Freundeskreis Literaturübersetzer und Wieland-Stiftung ehren erstmals Comic-Übersetzer
Der Freundeskreis zur Förderung literarischer und wissenschaftlicher Übersetzungen und die Christoph-Martin-Wieland-Stiftung hatten den Preis in diesem Jahr erstmals für die Übersetzung eines Comics oder einer Graphic Novel ausgeschrieben. Der mit 12.000 Euro dotierte Preis wird vom Ministerium für Wissenschaft, Forschung und Kunst Baden-Württemberg finanziert.
„Im besten Sinne aufklärerisch“
„Christoph Martin Wieland konnte damals zwar keine Comics lesen“, erläutert Jutta Heinz, die für die Christoph-Martin-Wieland-Stiftung beratend an der Jury-Entscheidung beteiligt war. „Er hat aber zeit seines Lebens großen Wert darauf gelegt, dass seine eigenen Werke mit ästhetisch ansprechenden Illustrationen anerkannter zeitgenössischer Künstler erschienen. Quai d’Orsay hätte ihm aus mehreren Gründen gefallen können: Es zeigt, wie viele seiner eigenen Werke, auf satirische und unterhaltende Weise die Hintergründe politischen Handelns und wirkt dadurch im besten Sinne aufklärerisch.“
Manipulativer Einsatz der Sprache im Tauziehen der Mächtigen
Dr. Nathalie Mälzer, Übersetzerin und Trägerin der Heyne-Juniorprofessur für Transmediale Übersetzung an der Universität Hildesheim, begründet die Entscheidung der fünfköpfigen Jury:
Ulrich Pröfrock zieht bei seiner Übersetzung alle sprachlichen Register, um die abrupten Wechsel zwischen offiziellem Diplomatenjargon und inoffizieller Phrasendrescherei, zwischen politischem Diskurs, kultureller Prahlerei und alltäglichem Kleinklein aus der französischsprachigen Vorlage ins Deutsche zu übertragen. Für die Charakterisierung der Figuren hat er jeweils eine angemessene Sprache gefunden, um deren persönliche Entwicklung und situative Verortung lebendig werden zu lassen. Seine Übertragung lässt uns nicht nur, wie im Titel angekündigt, hinter die Kulissen der Macht schauen, sie entlarvt den manipulativen Einsatz der Sprache im Tauziehen der Mächtigen, ohne dabei den federleichten und lebendigen Grundton des Originals zu verlieren.

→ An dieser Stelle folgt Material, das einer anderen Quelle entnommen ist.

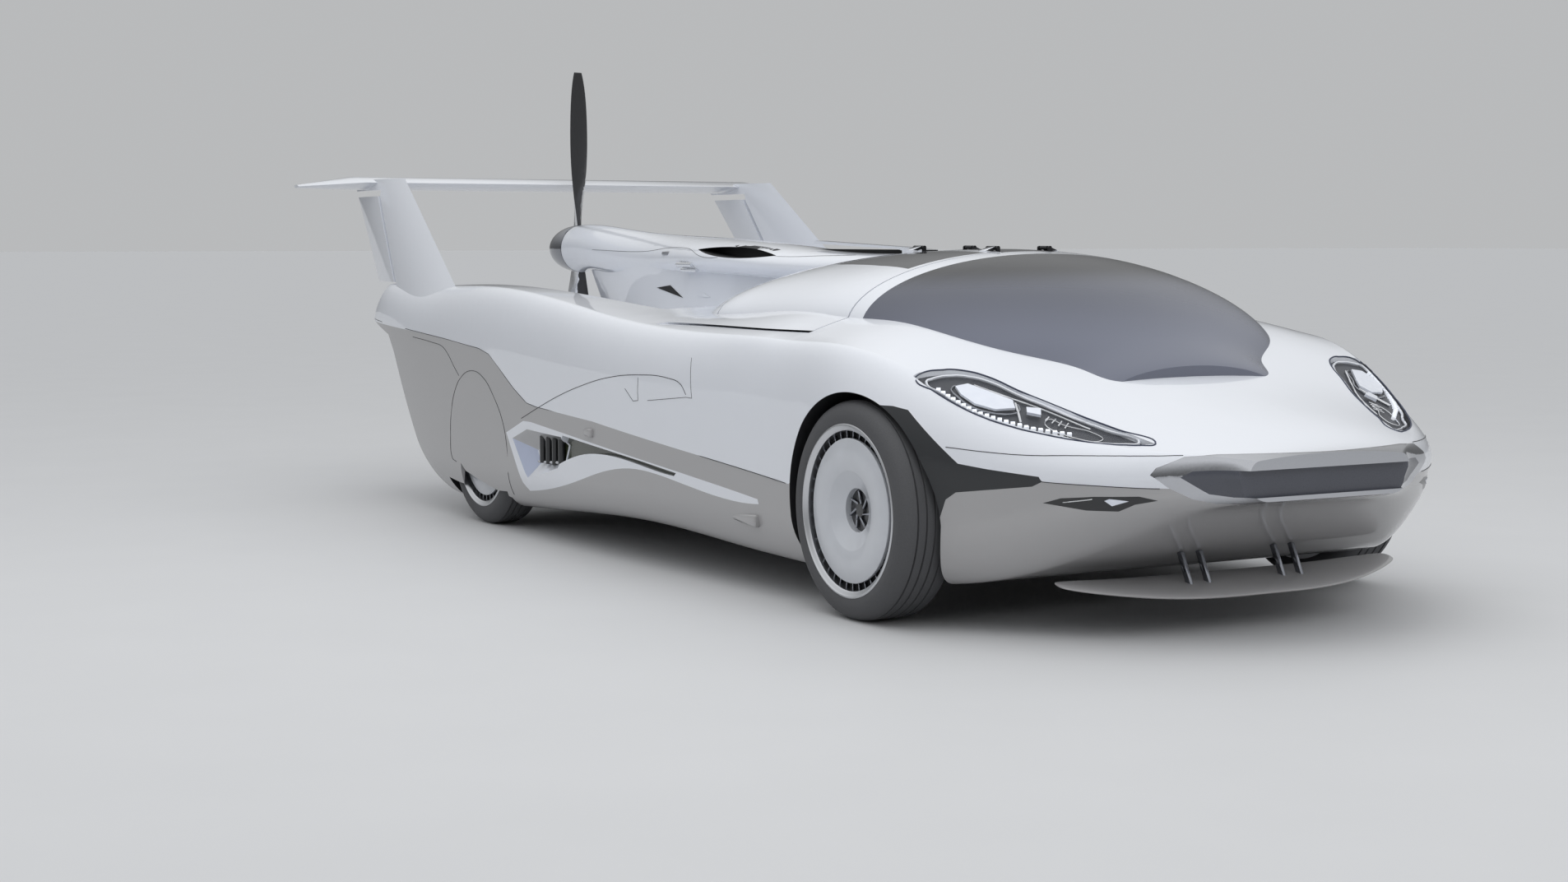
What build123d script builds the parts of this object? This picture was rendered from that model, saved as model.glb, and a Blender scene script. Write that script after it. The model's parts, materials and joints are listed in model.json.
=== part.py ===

Den besonderen Herausforderungen bei der Übersetzung von Comics und grafischer Literatur, wie der Wahrung der Text-Bild-Beziehungen und der Intertextualitäten, werde Pröfrock in hervorragender Weise gerecht.
Pröfrock ist Händler und Übersetzer von Comics
Der Preisträger betreibt seit 1985 in Freiburg im Breisgau den Comicbuchladen X für U. Und seit 1990 überträgt er die Arbeiten von Comic-Zeichnern wie Lewis Trondheim, Manu Larcenet, Bastien Vivès, Emile Bravo, David Prudhomme, Baru, Yves Chaland, David B. aus dem Französischen und von Comic-Künstlern wie Seth, Posy Simmonds und Joe Matt aus dem Englischen. Mit Ulrich Pröfrock zeichne man somit einen Comic-Übersetzer aus, der wesentlich zur Akzeptanz der „Neunten Kunst“ in Deutschland beigetragen habe.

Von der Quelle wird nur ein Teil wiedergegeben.